A bubble car sailed by, a paramecium in the back seat, a superfluous human pretending to pilot a drone. Fashion statement. Professor Watanabe held my eyes with a smile, and slid over a silver thumb drive.
“What’s this?” I asked. It looked antique, probably only holding a few terrabytes.
“Something you need to look at. Tonight.”
“What is it?”
“Just read it. The core document will take a few minutes. You could spend a year going through the supporting data. All you could want.”
“But what?”
“Open it. Remember my name, and open it.”
Then, smile frozen on his face, Watanabe left the table. I turned the drive over and over again in a shaking hand.
What the hell?
* * *
As I said, the drive was decades old. Not T-Tech, not even current technology. That should have been a clue. I dragged out an ancient laptop. Instructions scribbled on the side of the drive warned me to disable WiFi before booting, and I did. It utilized an old-fashioned USB connection. I actually had to visit a vintage computer shop to find a proper connection, making lame excuses to the salesman to explain why I wanted a device that had been obsolete for at least thirty years. When I returned home with my acquisition, it took me an hour to figure out how to patch the computer to the drive. When I finally succeeded, a password prompt appeared.
Password? The professor didn’t give me—
Then I recalled his odd request: “Remember my name.”
Was that it? I typed “Watanabe” in, and to my pleasant surprise, his face materialized.

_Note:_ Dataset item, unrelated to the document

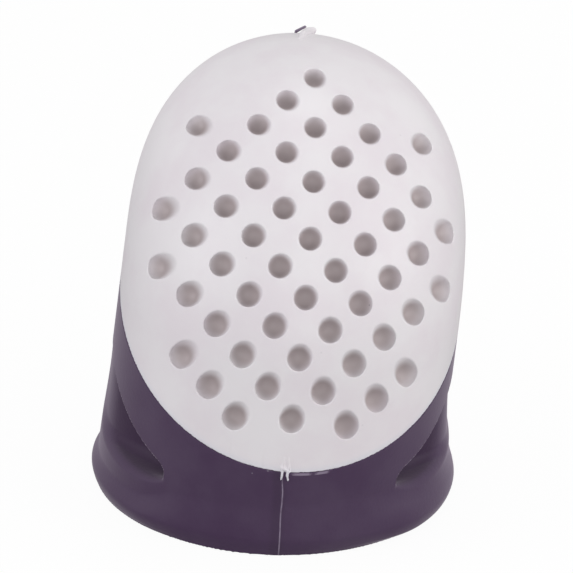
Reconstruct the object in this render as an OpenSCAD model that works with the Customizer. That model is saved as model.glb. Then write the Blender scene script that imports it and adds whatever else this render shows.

“Greetings, Mr. Kofax,” he said. As in the coffee shop, Watanabe’s face was pale and drawn. Leeched of color and life. The problem was not his physical health, I was sure. The Travelers had made sure of that. It was something else. Something worse. “You must be wondering about the cloak and dagger. Well, you aren’t going to wonder for very long. I’m g
oing to make this short, but I cannot make it sweet.” He wiped his hand across his forehead, smearing a slick of perspiration. “I wish I could. The short version is: we made a mistake, Carver. You and I. We were the heroes, remember? We figured it out. Well I should have stuck with teaching, and you should have stuck to flogging soap.”
“Why?” I muttered.
“Why? Because we’ve done our job too well. Something is going wrong. Human beings aren’t having much sex anymore. Not with each other, at least. The mistake was thinking that when the Travelers told us they could not lie, they were offering every implication of their actions. They were honest, but not … forthcoming.”
“What are you talking about?” I muttered. For the second time, it was as if he heard me, or had anticipated my thoughts.

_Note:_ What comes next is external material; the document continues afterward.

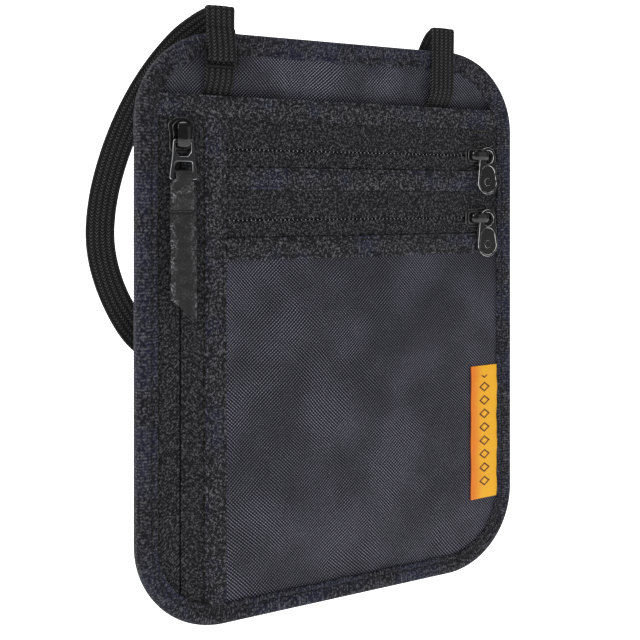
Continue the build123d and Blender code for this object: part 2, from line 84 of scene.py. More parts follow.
# ---- Mesh building ----------------------------------------------------------------------------
class Shape:
    """Vertices and faces in metres, and run coordinates in millimetres, for one mesh."""

    def __init__(self):
        self.points = []
        self.runs = []
        self.faces = []
        self.count = 0

    def add(self, points, faces, runs=None):
        points = np.asarray(points, float).reshape(-1, 3)
        if runs is None:
            runs = points[:, (0, 2)] / MM
        self.points.append(points)
        self.runs.append(np.asarray(runs, float).reshape(-1, 2))
        self.faces += [tuple(int(i) + self.count for i in face) for face in faces]
        self.count += len(points)

    def grid(self, points, runs=None, wrap_rows=False, wrap_columns=False):
        """A net of quads over an array of rows and columns of points."""
        points = np.asarray(points, float)
        rows, columns = points.shape[:2]
        index = np.arange(rows * columns).reshape(rows, columns)
        if wrap_rows:
            index = np.vstack([index, index[:1]])
        if wrap_columns:
            index = np.hstack([index, index[:, :1]])
        quads = np.stack(
            [index[:-1, :-1], index[:-1, 1:], index[1:, 1:], index[1:, :-1]], axis=-1
        )
        self.add(points, quads.reshape(-1, 4), runs)

    def tube(self, rings, runs):
        """A tube over an array of rings of points, with a face across each end."""
        self.grid(rings, runs.reshape(-1, 2), wrap_columns=True)
        for end in (0, len(rings) - 1):
            self.add(rings[end], [range(rings.shape[1])], runs[end])

    def scatter(self, points, faces, frames):
        """Copies of one small shape. Each frame is a place and three unit vectors."""
        points = np.asarray(points, float)
        for place, across, out, along in frames:
            turn = np.stack([np.array(across), np.array(out), np.array(along)])
            self.add(points @ turn + np.array(place), faces)

    def mesh(self, name, crease=40):
        mesh = bpy.data.meshes.new(name)
        points = np.vstack(self.points)
        mesh.from_pydata(points.tolist(), [], self.faces)
        run = mesh.uv_layers.new(name="run")
        corners = np.zeros(len(mesh.loops), np.int32)
        mesh.loops.foreach_get("vertex_index", corners)
        run.data.foreach_set("uv", np.vstack(self.runs)[corners].ravel())
        mesh.validate()
        mesh.shade_smooth()
        mesh.set_sharp_from_angle(angle=radians(crease))
        return mesh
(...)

“What I mean is that we figured everything was safe, because we evaluated how Traveler tech affected us. Their music, for instance. Played through our equipment, we found nothing to worry about. But then we began to upgrade our systems, using their tech, and frankly we failed to continue testing as carefully as we should. Traveler tech increased the bandwidth. They’ve given us biological, optical, computational and auditory technology, and we paid too much attention to how powerful it was, and not enough to how it all interlocked.”
“Meaning what?”
This was some kind of video AI program. Even coming over an obsolete thumb drive, somehow it was still responding to me. Try as the Professor had to avoid it, Traveler tech’s tendrils were everywhere. “Meaning that we gave them access to our hardware and software … and wetware, Carver. And they are reprogramming us.”
“How? To do what?”
“Birthrates are dropping. It’s happening faster and faster. Twenty percent reduction throughout the world, and no one panicked, because no one is complaining. We’ve gone numb somehow. We’re just … not servicing each other.”
It … was true. Rhonda and I hadn’t had sex in over a decade, and I hadn’t really considered the implications. And kids? We’d never talked …
No, that’s not true. Once upon a time, we’d talked about having babies. We both came from large families, both loved our brothers and sisters, nieces and nephews … how unlikely was it that neither of us would hanker for kids?